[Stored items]
******

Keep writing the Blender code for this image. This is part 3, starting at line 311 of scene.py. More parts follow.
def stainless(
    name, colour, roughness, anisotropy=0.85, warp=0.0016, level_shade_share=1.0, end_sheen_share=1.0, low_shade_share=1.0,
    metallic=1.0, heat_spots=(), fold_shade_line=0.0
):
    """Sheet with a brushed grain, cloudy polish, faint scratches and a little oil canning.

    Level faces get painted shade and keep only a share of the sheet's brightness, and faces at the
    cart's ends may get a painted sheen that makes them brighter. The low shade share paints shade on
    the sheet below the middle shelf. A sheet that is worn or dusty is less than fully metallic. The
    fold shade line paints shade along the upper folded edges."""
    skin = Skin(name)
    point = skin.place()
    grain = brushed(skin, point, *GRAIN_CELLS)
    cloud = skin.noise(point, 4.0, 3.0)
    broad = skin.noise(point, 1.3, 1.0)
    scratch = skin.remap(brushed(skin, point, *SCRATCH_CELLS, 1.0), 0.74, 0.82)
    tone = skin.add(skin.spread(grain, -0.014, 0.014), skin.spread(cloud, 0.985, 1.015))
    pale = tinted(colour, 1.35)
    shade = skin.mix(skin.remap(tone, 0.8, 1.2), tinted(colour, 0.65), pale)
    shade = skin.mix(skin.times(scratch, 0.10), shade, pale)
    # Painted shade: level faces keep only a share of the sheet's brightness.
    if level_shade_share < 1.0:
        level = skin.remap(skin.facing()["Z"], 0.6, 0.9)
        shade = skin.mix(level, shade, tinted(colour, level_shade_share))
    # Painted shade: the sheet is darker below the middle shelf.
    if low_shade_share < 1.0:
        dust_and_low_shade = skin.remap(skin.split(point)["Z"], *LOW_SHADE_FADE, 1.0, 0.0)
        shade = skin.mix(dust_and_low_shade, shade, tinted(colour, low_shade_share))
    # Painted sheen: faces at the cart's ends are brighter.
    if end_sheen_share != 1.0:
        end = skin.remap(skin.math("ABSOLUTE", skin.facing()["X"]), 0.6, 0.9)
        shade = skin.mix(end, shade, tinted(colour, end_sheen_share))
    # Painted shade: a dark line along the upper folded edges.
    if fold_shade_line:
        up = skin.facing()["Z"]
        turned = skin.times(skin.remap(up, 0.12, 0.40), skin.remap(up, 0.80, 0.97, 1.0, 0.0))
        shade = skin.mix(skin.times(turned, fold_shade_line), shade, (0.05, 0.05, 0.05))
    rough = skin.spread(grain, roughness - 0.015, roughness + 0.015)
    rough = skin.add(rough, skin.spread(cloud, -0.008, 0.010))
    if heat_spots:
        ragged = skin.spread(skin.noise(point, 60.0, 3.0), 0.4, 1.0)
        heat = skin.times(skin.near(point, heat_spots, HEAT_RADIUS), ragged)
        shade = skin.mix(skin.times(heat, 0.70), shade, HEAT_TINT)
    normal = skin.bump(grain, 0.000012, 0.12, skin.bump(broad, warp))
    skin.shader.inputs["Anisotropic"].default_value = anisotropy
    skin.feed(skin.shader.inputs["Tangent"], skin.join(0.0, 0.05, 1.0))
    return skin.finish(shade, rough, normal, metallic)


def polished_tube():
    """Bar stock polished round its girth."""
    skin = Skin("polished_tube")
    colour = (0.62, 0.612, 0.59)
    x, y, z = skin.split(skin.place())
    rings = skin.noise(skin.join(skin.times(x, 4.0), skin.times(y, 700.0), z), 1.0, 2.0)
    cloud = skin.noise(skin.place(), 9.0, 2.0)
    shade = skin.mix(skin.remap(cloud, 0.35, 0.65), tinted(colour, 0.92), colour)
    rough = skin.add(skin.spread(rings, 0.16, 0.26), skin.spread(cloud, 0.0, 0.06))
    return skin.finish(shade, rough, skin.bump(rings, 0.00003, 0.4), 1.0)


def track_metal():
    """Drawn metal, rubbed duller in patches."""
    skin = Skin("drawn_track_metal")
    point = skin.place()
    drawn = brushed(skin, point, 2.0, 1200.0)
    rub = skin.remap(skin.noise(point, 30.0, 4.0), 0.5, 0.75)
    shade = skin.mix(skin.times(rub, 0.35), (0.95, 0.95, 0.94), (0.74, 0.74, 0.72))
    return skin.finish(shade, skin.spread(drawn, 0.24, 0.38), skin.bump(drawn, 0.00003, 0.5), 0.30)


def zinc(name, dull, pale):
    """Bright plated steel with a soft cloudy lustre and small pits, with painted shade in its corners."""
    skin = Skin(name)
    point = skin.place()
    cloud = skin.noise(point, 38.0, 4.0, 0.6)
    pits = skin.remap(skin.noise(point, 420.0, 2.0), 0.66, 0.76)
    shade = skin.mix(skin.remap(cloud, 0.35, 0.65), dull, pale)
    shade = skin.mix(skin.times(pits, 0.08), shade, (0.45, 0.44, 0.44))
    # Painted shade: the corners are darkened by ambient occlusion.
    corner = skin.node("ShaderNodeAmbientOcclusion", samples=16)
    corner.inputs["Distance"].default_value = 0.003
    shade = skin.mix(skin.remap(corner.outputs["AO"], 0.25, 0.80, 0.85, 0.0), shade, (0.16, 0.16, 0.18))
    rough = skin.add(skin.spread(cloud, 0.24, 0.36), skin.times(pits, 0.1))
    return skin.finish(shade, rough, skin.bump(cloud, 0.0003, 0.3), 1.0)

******

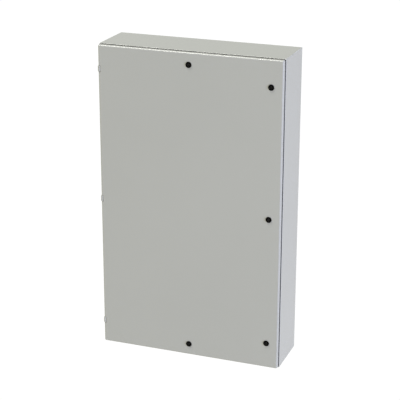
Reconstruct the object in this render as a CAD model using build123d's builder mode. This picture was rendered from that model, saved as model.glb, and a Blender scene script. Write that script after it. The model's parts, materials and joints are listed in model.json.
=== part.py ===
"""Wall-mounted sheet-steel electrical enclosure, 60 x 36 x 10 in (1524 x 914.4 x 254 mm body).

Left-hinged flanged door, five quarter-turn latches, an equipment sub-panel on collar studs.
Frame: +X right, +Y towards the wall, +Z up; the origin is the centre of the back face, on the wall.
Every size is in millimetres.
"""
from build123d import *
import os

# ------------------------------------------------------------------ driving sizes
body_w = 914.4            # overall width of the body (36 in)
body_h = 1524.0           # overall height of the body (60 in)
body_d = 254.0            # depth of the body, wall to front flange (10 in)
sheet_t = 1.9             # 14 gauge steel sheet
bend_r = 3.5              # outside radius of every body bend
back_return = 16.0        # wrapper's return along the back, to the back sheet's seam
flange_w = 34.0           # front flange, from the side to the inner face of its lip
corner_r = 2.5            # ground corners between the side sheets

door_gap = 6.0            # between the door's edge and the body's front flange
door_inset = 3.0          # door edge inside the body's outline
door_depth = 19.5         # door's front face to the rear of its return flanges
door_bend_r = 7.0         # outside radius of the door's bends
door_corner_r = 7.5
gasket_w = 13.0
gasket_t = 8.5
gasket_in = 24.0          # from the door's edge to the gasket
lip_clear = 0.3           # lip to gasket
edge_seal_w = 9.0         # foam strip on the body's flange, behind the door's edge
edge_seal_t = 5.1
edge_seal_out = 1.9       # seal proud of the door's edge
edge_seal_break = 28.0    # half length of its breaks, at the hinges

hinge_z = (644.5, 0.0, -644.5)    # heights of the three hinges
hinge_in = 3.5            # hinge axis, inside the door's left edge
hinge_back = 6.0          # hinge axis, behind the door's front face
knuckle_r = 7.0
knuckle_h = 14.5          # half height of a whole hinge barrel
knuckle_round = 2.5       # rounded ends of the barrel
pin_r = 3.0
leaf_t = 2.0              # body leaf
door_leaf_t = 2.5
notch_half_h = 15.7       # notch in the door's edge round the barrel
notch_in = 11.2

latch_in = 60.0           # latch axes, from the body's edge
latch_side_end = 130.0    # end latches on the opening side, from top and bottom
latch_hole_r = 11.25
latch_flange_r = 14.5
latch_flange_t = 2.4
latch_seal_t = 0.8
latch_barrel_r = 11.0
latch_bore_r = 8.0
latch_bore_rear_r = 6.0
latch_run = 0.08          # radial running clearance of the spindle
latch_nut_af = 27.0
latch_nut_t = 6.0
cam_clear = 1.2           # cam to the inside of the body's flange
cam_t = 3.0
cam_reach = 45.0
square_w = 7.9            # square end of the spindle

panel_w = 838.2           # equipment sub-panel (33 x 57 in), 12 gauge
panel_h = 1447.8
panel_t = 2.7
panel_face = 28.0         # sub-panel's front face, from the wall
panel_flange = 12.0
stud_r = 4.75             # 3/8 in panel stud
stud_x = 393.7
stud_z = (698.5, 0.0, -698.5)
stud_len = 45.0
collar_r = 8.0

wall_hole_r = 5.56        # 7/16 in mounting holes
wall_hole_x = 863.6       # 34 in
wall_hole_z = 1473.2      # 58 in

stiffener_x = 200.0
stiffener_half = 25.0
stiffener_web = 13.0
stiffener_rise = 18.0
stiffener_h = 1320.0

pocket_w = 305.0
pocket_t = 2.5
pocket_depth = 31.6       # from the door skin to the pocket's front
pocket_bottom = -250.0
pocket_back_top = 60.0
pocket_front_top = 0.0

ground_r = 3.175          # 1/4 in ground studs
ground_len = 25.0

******

- PROBLEM
Start with the line that holds "Reconstruct the object" and finish with the line that holds "254 mm body).". Transcribe each line in between exactly, and those two as well.

- ANSWER BELOW
Reconstruct the object in this render as a CAD model using build123d's builder mode. This picture was rendered from that model, saved as model.glb, and a Blender scene script. Write that script after it. The model's parts, materials and joints are listed in model.json.
=== part.py ===
"""Wall-mounted sheet-steel electrical enclosure, 60 x 36 x 10 in (1524 x 914.4 x 254 mm body).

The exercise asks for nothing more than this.